GIVEN REQUEST: Set down each entry from the block beneath, exactly as written.

SUPPLIED RECORDS:
* * * * * * * * *

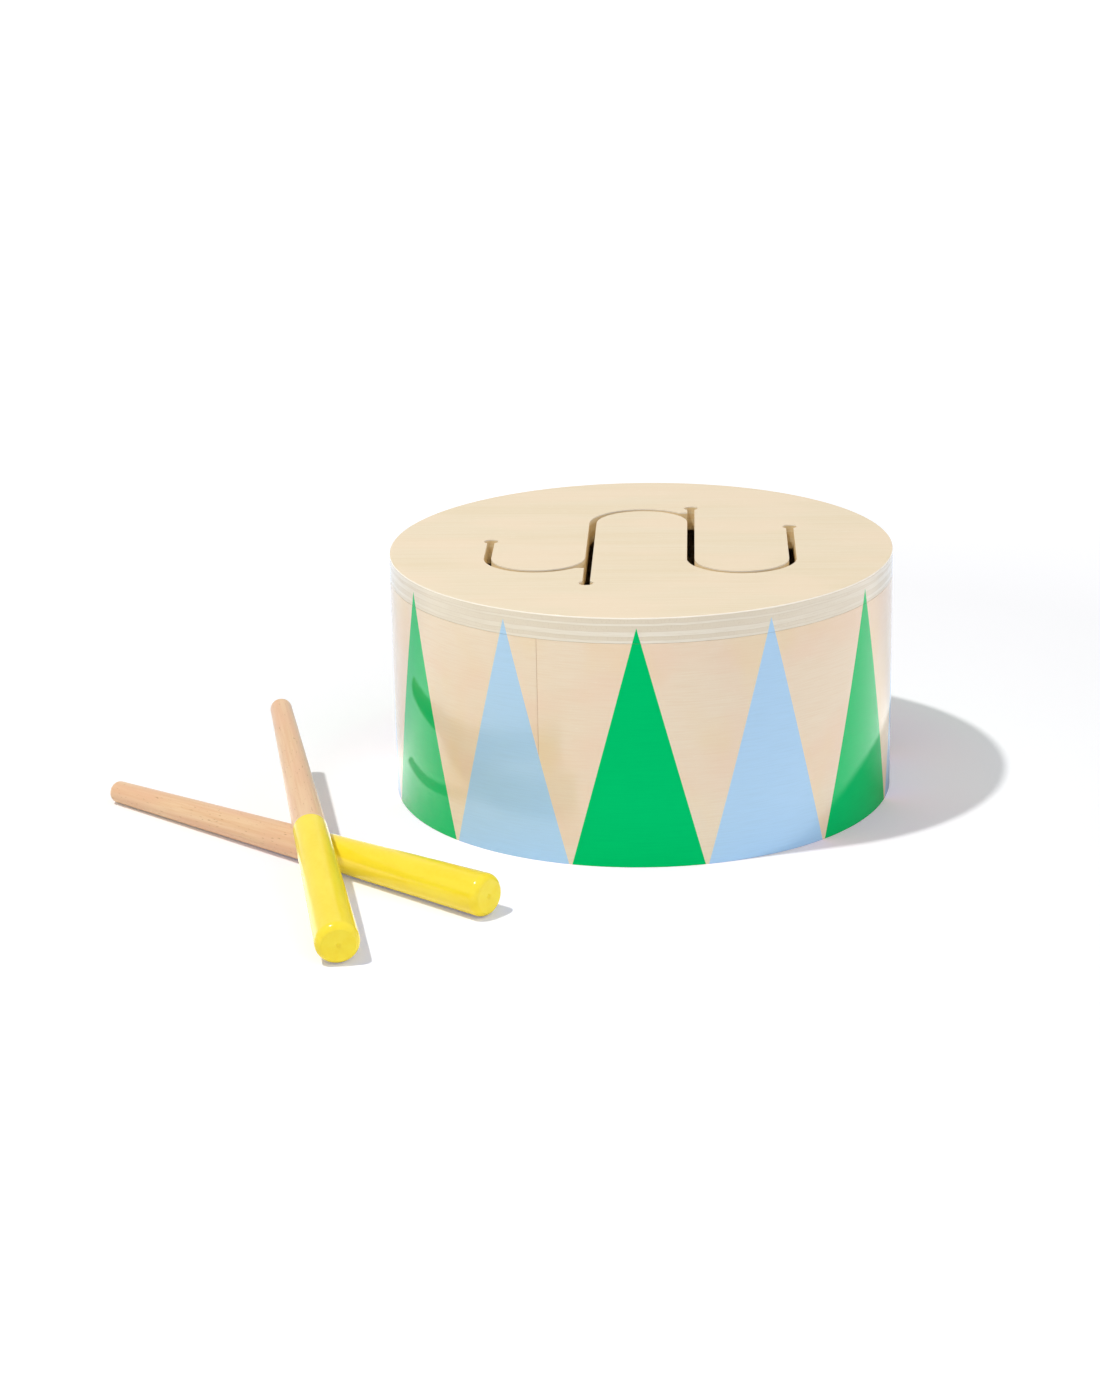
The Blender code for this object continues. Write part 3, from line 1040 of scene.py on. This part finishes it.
@dataclass
class DrumInside:
    """What closes and stiffens the drum out of sight: the bottom plate and the batten behind the seam.

    Attributes:
        plate_radius: Radius of the bottom plate.
        plate_high: Height of its upper face.
        batten_low: Height of the batten's lower end.
        batten_high: Height of its upper end.
        seam_angle: Where the wall's ends meet.
        batten_width: Width of the batten.
        batten_thickness: Its thickness.
        arris: Width of the eased edges.
        round_steps: Faces round the plate.
        batten_steps: Faces along the batten.
    """

    plate_radius: float
    plate_high: float
    batten_low: float
    batten_high: float
    seam_angle: float
    batten_width: float = 28.0 * MM
    batten_thickness: float = 3.0 * MM
    arris: float = 0.3 * MM
    round_steps: int = 240
    batten_steps: int = 24

    def bottom_plate(self, wood: Material) -> Piece:
        """Make the round plate that is let into the wall's foot.

        Args:
            wood: Its finish.

        Returns:
            The piece.
        """
        bm = bmesh.new()
        add_disc(bm, self.plate_radius, 0.0, self.plate_high, self.round_steps)
        ease(bm, rim_edges(bm, self.plate_radius, 0.0), self.arris, 2)
        return finished_piece(bm, "let_in_bottom", [wood])

    def batten(self, wood: Material) -> Piece:
        """Make the bent strip that is glued behind the seam.

        Args:
            wood: Its finish.

        Returns:
            The piece.
        """
        bm = bmesh.new()
        width = self.batten_width / self.plate_radius
        inner = self.plate_radius - self.batten_thickness
        outline = [(inner, self.batten_low), (self.plate_radius, self.batten_low),
                   (self.plate_radius, self.batten_high), (inner, self.batten_high)]
        corners = [bm.verts.new(around(self.seam_angle - width / 2, *point)) for point in outline]
        face = bm.faces.new(corners)
        bmesh.ops.spin(bm, geom=[face, *face.edges, *face.verts], cent=(0, 0, 0), axis=(0, 0, 1), angle=width,
                       steps=self.batten_steps, use_duplicate=False)
        bmesh.ops.recalc_face_normals(bm, faces=bm.faces)
        ease(bm, [e for e in bm.edges if e.is_manifold and e.calc_face_angle() > CORNER], self.arris, 2)
        return finished_piece(bm, "seam_strip", [wood])


@dataclass
class DippedStick:
    """A turned stick: a straight taper, a flat head, a domed tail, and a thick dip of paint.

    Attributes:
        place: Where it lies.
        length: Its length.
        head_radius: Radius at the head, over the paint.
        tail_radius: The same taper's radius at the tail.
        head_rounding: How far in from the side the head's rounding reaches.
        crease: Angle between the flat face and the rounding where they meet.
        tail_dome: Length of the domed tail.
        mark_radius: Radius of the lathe centre's mark.
        mark_depth: Its depth.
        dip_length: How far the paint reaches from the head's face.
        paint_thickness: Thickness of the paint.
        bead_length: Length of the rounded end of the paint.
        bead: How far each point of that end is from its edge, and how deep it is under the paint's face, as
            shares of its length and of the paint's thickness.
        round_steps: Faces round the stick.
        corner_steps: Rings in each rounding.
        rings: Rings in each straight part.
    """

    place: StickPlace
    length: float = 201.96 * MM
    head_radius: float = 8.23 * MM
    tail_radius: float = 4.38 * MM
    head_rounding: float = 2.1 * MM
    crease: float = radians(25.0)
    tail_dome: float = 3.0 * MM
    mark_radius: float = 1.2 * MM
    mark_depth: float = 0.9 * MM
    dip_length: float = 90.5 * MM
    paint_thickness: float = 0.09 * MM
    bead_length: float = 0.5 * MM
    bead: tuple[tuple[float, float], ...] = ((1.0, 0.0), (0.5, 0.1), (0.15, 0.45), (0.0, 1.0))
    round_steps: int = 96
    corner_steps: int = 12
    rings: int = 12

    def radius_at(self, distance: float) -> float:
        """Give the paint's radius at a distance from the head's face."""
        return self.head_radius + (self.tail_radius - self.head_radius) * distance / self.length

    def profile(self) -> list[tuple[float, float]]:
        """Work out the half section, from the centre of the head's face to the tip of the tail.

        Returns:
            Radius and distance from the head's face, point by point.
        """
        points = [(0.0, self.mark_depth), (0.5 * self.mark_radius, 0.6 * self.mark_depth),
                  (self.mark_radius, 0.0), (0.5 * self.head_radius, 0.0)]
        curve = self.head_rounding / (1 - sin(self.crease))
        side_start = curve * cos(self.crease)
        corner = self.radius_at(side_start)
        for step in range(self.corner_steps + 1):
            turn = self.crease + (pi / 2 - self.crease) * step / self.corner_steps
            points.append((corner - curve * (1 - sin(turn)), side_start - curve * cos(turn)))
        for ring in range(1, self.rings):
            distance = side_start + (self.dip_length - side_start) * ring / self.rings
            points.append((self.radius_at(distance), distance))
        for share, drop in self.bead:
            distance = self.dip_length - self.bead_length * share
            points.append((self.radius_at(distance) - self.paint_thickness * drop, distance))
        dome_start = self.length - self.tail_dome
        for ring in range(1, self.rings + 1):
            distance = self.dip_length + (dome_start - self.dip_length) * ring / self.rings
            points.append((self.radius_at(distance) - self.paint_thickness, distance))
        dome = self.radius_at(dome_start) - self.paint_thickness
        for step in range(1, self.corner_steps + 1):
            turn = pi / 2 * step / self.corner_steps
            points.append((dome * cos(turn), dome_start + self.tail_dome * sin(turn)))
        return points

    def build(self, name: str, beech: Material, enamel: Material) -> Piece:
        """Make the stick in its place.

        Args:
            name: Name of the piece.
            beech: Finish of its bare wood.
            enamel: Finish of its dipped head.

        Returns:
            The piece.
        """
        bm = bmesh.new()
        points = [bm.verts.new((radius, 0.0, distance)) for radius, distance in self.profile()]
        for pair in zip(points, points[1:]):
            bm.edges.new(pair)
        spin_round(bm, self.round_steps)
        for face in bm.faces:
            face.material_index = 0 if face.calc_center_median().z > self.dip_length else 1
        bmesh.ops.transform(bm, matrix=self.place.matrix(), verts=bm.verts)
        return finished_piece(bm, name, [beech, enamel])


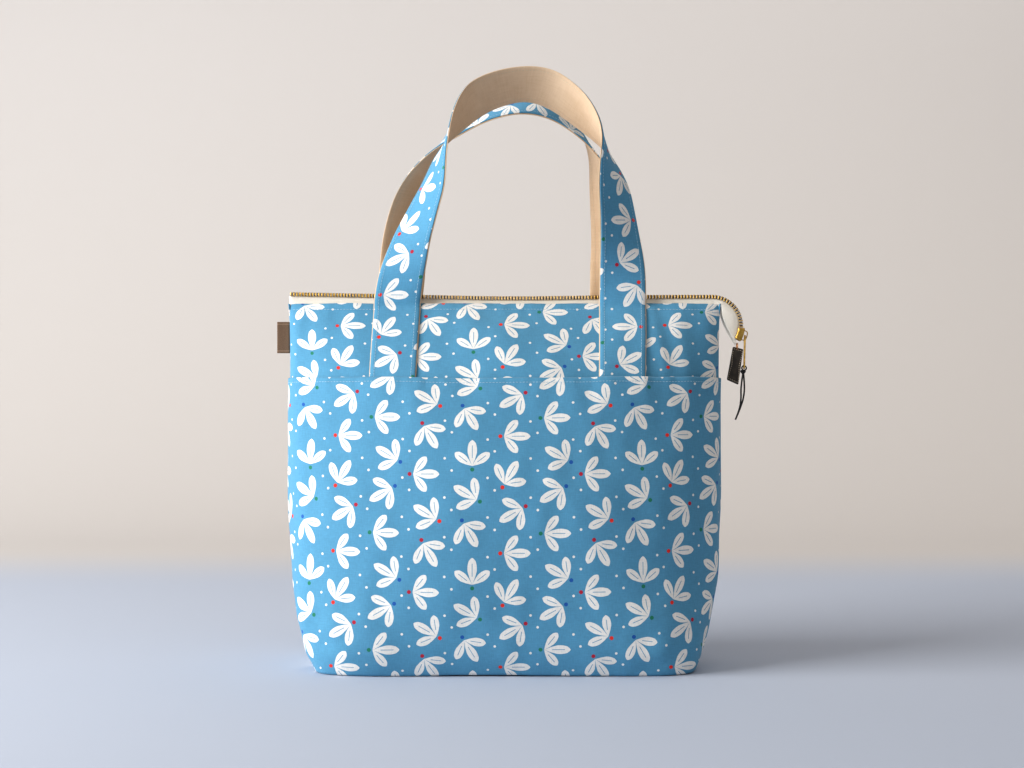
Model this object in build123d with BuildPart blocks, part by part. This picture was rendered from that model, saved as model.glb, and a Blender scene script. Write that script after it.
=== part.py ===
"""Zip-top knitting bag: two soft panels, a front slip pocket, two doubled strap handles, a standing brass zip."""

from build123d import *
import math
import os

# Bag body: height, half width, half depth and squareness of the outline at that height
OUTLINE = [
    (0.0, 153.0, 62.0, 5.0),
    (9.0, 157.5, 67.0, 4.6),
    (50.0, 169.5, 75.0, 3.2),
    (120.0, 179.0, 78.0, 2.4),
    (190.0, 180.0, 67.5, 2.05),
    (240.0, 180.2, 49.5, 2.0),
    (280.0, 181.0, 26.0, 2.0),
    (301.0, 182.0, 7.5, 2.0),
]
OUTLINE_STEPS = 8

PANEL = 2.5
LINING = 0.7
LINING_GAP = 0.3
LINING_TOP = 296.0
BASE_BOARD = 1.6
TOP_EDGE = 301.0

# Slip pocket on the front, caught in the side seams and open along its hem
POCKET = 1.2
POCKET_GAP = 0.4
POCKET_STAND = 2.5
POCKET_FOOT = 4.0
POCKET_HEM = 237.5

# Strap: printed face over a linen backing
STRAP_WIDTH = 37.0
STRAP_LAYER = 0.8
SEWN_GAP = 0.3
SEWN_FOOT = 214.0
SEWN_TOP = 297.0

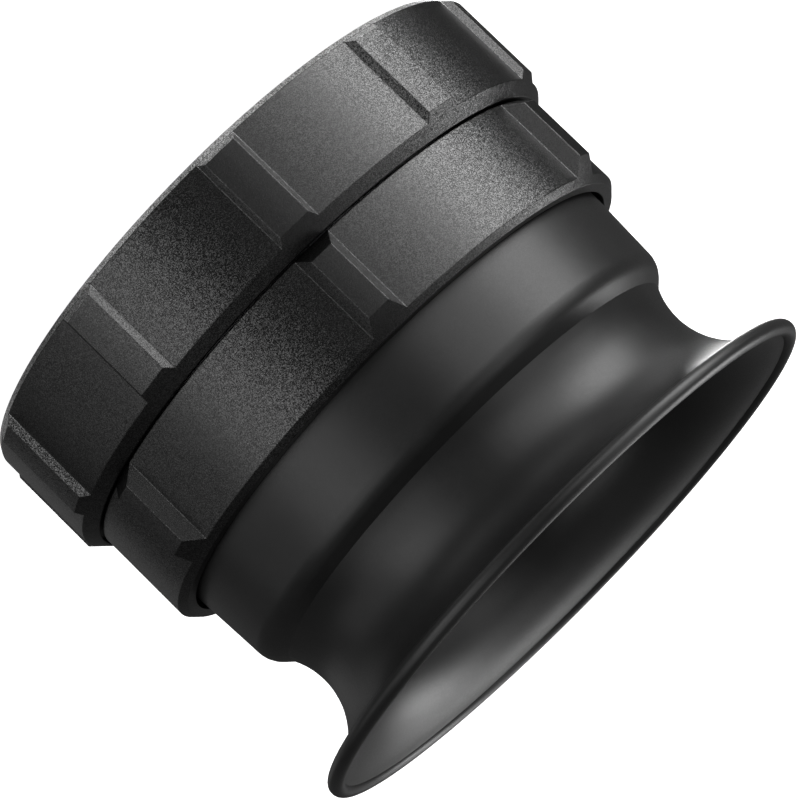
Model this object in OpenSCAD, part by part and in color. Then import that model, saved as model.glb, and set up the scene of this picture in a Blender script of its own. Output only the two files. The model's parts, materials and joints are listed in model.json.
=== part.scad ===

* * * * * * * * *

RESPONSE:
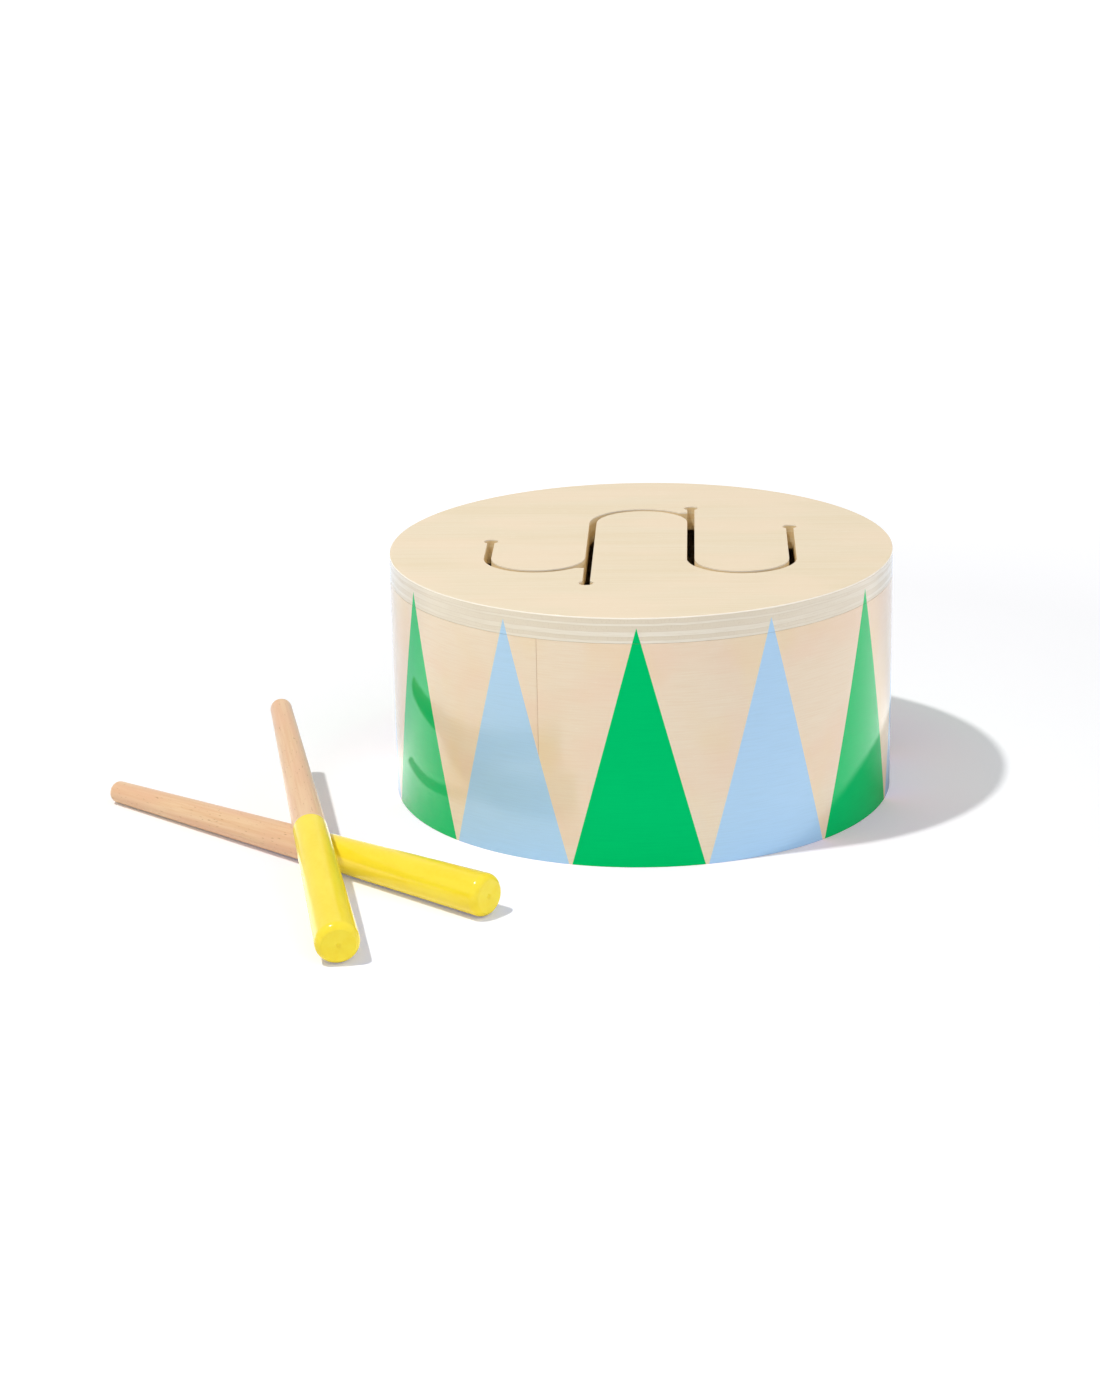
The Blender code for this object continues. Write part 3, from line 1040 of scene.py on. This part finishes it.
@dataclass
class DrumInside:
    """What closes and stiffens the drum out of sight: the bottom plate and the batten behind the seam.

    Attributes:
        plate_radius: Radius of the bottom plate.
        plate_high: Height of its upper face.
        batten_low: Height of the batten's lower end.
        batten_high: Height of its upper end.
        seam_angle: Where the wall's ends meet.
        batten_width: Width of the batten.
        batten_thickness: Its thickness.
        arris: Width of the eased edges.
        round_steps: Faces round the plate.
        batten_steps: Faces along the batten.
    """

    plate_radius: float
    plate_high: float
    batten_low: float
    batten_high: float
    seam_angle: float
    batten_width: float = 28.0 * MM
    batten_thickness: float = 3.0 * MM
    arris: float = 0.3 * MM
    round_steps: int = 240
    batten_steps: int = 24

    def bottom_plate(self, wood: Material) -> Piece:
        """Make the round plate that is let into the wall's foot.

        Args:
            wood: Its finish.

        Returns:
            The piece.
        """
        bm = bmesh.new()
        add_disc(bm, self.plate_radius, 0.0, self.plate_high, self.round_steps)
        ease(bm, rim_edges(bm, self.plate_radius, 0.0), self.arris, 2)
        return finished_piece(bm, "let_in_bottom", [wood])

    def batten(self, wood: Material) -> Piece:
        """Make the bent strip that is glued behind the seam.

        Args:
            wood: Its finish.

        Returns:
            The piece.
        """
        bm = bmesh.new()
        width = self.batten_width / self.plate_radius
        inner = self.plate_radius - self.batten_thickness
        outline = [(inner, self.batten_low), (self.plate_radius, self.batten_low),
                   (self.plate_radius, self.batten_high), (inner, self.batten_high)]
        corners = [bm.verts.new(around(self.seam_angle - width / 2, *point)) for point in outline]
        face = bm.faces.new(corners)
        bmesh.ops.spin(bm, geom=[face, *face.edges, *face.verts], cent=(0, 0, 0), axis=(0, 0, 1), angle=width,
                       steps=self.batten_steps, use_duplicate=False)
        bmesh.ops.recalc_face_normals(bm, faces=bm.faces)
        ease(bm, [e for e in bm.edges if e.is_manifold and e.calc_face_angle() > CORNER], self.arris, 2)
        return finished_piece(bm, "seam_strip", [wood])


@dataclass
class DippedStick:
    """A turned stick: a straight taper, a flat head, a domed tail, and a thick dip of paint.

    Attributes:
        place: Where it lies.
        length: Its length.
        head_radius: Radius at the head, over the paint.
        tail_radius: The same taper's radius at the tail.
        head_rounding: How far in from the side the head's rounding reaches.
        crease: Angle between the flat face and the rounding where they meet.
        tail_dome: Length of the domed tail.
        mark_radius: Radius of the lathe centre's mark.
        mark_depth: Its depth.
        dip_length: How far the paint reaches from the head's face.
        paint_thickness: Thickness of the paint.
        bead_length: Length of the rounded end of the paint.
        bead: How far each point of that end is from its edge, and how deep it is under the paint's face, as
            shares of its length and of the paint's thickness.
        round_steps: Faces round the stick.
        corner_steps: Rings in each rounding.
        rings: Rings in each straight part.
    """

    place: StickPlace
    length: float = 201.96 * MM
    head_radius: float = 8.23 * MM
    tail_radius: float = 4.38 * MM
    head_rounding: float = 2.1 * MM
    crease: float = radians(25.0)
    tail_dome: float = 3.0 * MM
    mark_radius: float = 1.2 * MM
    mark_depth: float = 0.9 * MM
    dip_length: float = 90.5 * MM
    paint_thickness: float = 0.09 * MM
    bead_length: float = 0.5 * MM
    bead: tuple[tuple[float, float], ...] = ((1.0, 0.0), (0.5, 0.1), (0.15, 0.45), (0.0, 1.0))
    round_steps: int = 96
    corner_steps: int = 12
    rings: int = 12

    def radius_at(self, distance: float) -> float:
        """Give the paint's radius at a distance from the head's face."""
        return self.head_radius + (self.tail_radius - self.head_radius) * distance / self.length

    def profile(self) -> list[tuple[float, float]]:
        """Work out the half section, from the centre of the head's face to the tip of the tail.

        Returns:
            Radius and distance from the head's face, point by point.
        """
        points = [(0.0, self.mark_depth), (0.5 * self.mark_radius, 0.6 * self.mark_depth),
                  (self.mark_radius, 0.0), (0.5 * self.head_radius, 0.0)]
        curve = self.head_rounding / (1 - sin(self.crease))
        side_start = curve * cos(self.crease)
        corner = self.radius_at(side_start)
        for step in range(self.corner_steps + 1):
            turn = self.crease + (pi / 2 - self.crease) * step / self.corner_steps
            points.append((corner - curve * (1 - sin(turn)), side_start - curve * cos(turn)))
        for ring in range(1, self.rings):
            distance = side_start + (self.dip_length - side_start) * ring / self.rings
            points.append((self.radius_at(distance), distance))
        for share, drop in self.bead:
            distance = self.dip_length - self.bead_length * share
            points.append((self.radius_at(distance) - self.paint_thickness * drop, distance))
        dome_start = self.length - self.tail_dome
        for ring in range(1, self.rings + 1):
            distance = self.dip_length + (dome_start - self.dip_length) * ring / self.rings
            points.append((self.radius_at(distance) - self.paint_thickness, distance))
        dome = self.radius_at(dome_start) - self.paint_thickness
        for step in range(1, self.corner_steps + 1):
            turn = pi / 2 * step / self.corner_steps
            points.append((dome * cos(turn), dome_start + self.tail_dome * sin(turn)))
        return points

    def build(self, name: str, beech: Material, enamel: Material) -> Piece:
        """Make the stick in its place.

        Args:
            name: Name of the piece.
            beech: Finish of its bare wood.
            enamel: Finish of its dipped head.

        Returns:
            The piece.
        """
        bm = bmesh.new()
        points = [bm.verts.new((radius, 0.0, distance)) for radius, distance in self.profile()]
        for pair in zip(points, points[1:]):
            bm.edges.new(pair)
        spin_round(bm, self.round_steps)
        for face in bm.faces:
            face.material_index = 0 if face.calc_center_median().z > self.dip_length else 1
        bmesh.ops.transform(bm, matrix=self.place.matrix(), verts=bm.verts)
        return finished_piece(bm, name, [beech, enamel])


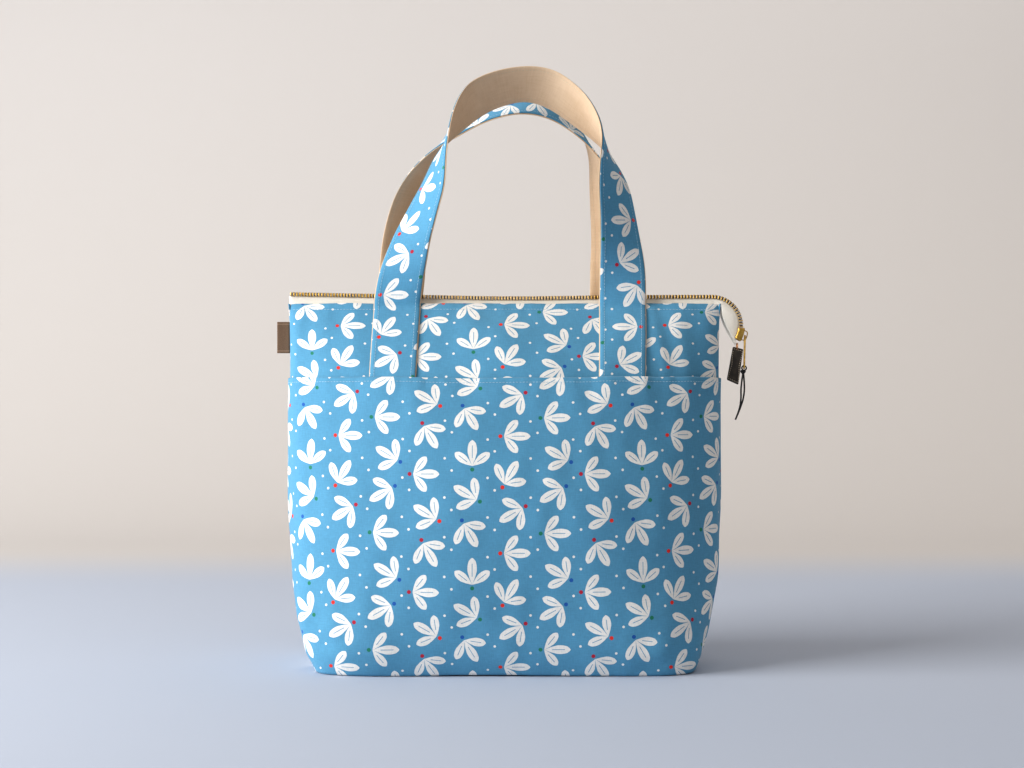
Model this object in build123d with BuildPart blocks, part by part. This picture was rendered from that model, saved as model.glb, and a Blender scene script. Write that script after it.
=== part.py ===
"""Zip-top knitting bag: two soft panels, a front slip pocket, two doubled strap handles, a standing brass zip."""

from build123d import *
import math
import os

# Bag body: height, half width, half depth and squareness of the outline at that height
OUTLINE = [
    (0.0, 153.0, 62.0, 5.0),
    (9.0, 157.5, 67.0, 4.6),
    (50.0, 169.5, 75.0, 3.2),
    (120.0, 179.0, 78.0, 2.4),
    (190.0, 180.0, 67.5, 2.05),
    (240.0, 180.2, 49.5, 2.0),
    (280.0, 181.0, 26.0, 2.0),
    (301.0, 182.0, 7.5, 2.0),
]
OUTLINE_STEPS = 8

PANEL = 2.5
LINING = 0.7
LINING_GAP = 0.3
LINING_TOP = 296.0
BASE_BOARD = 1.6
TOP_EDGE = 301.0

# Slip pocket on the front, caught in the side seams and open along its hem
POCKET = 1.2
POCKET_GAP = 0.4
POCKET_STAND = 2.5
POCKET_FOOT = 4.0
POCKET_HEM = 237.5

# Strap: printed face over a linen backing
STRAP_WIDTH = 37.0
STRAP_LAYER = 0.8
SEWN_GAP = 0.3
SEWN_FOOT = 214.0
SEWN_TOP = 297.0

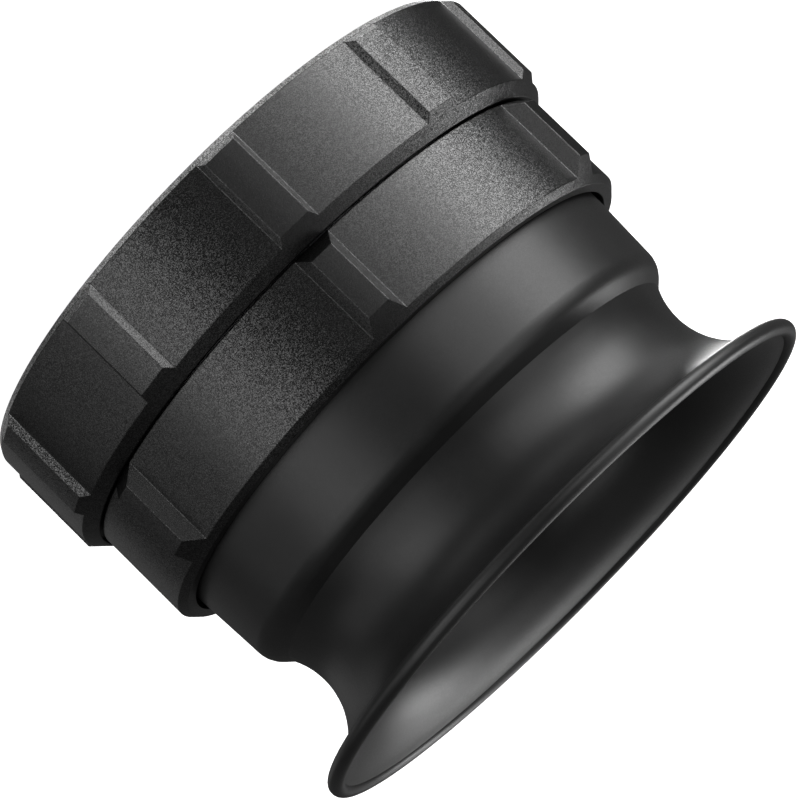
Model this object in OpenSCAD, part by part and in color. Then import that model, saved as model.glb, and set up the scene of this picture in a Blender script of its own. Output only the two files. The model's parts, materials and joints are listed in model.json.
=== part.scad ===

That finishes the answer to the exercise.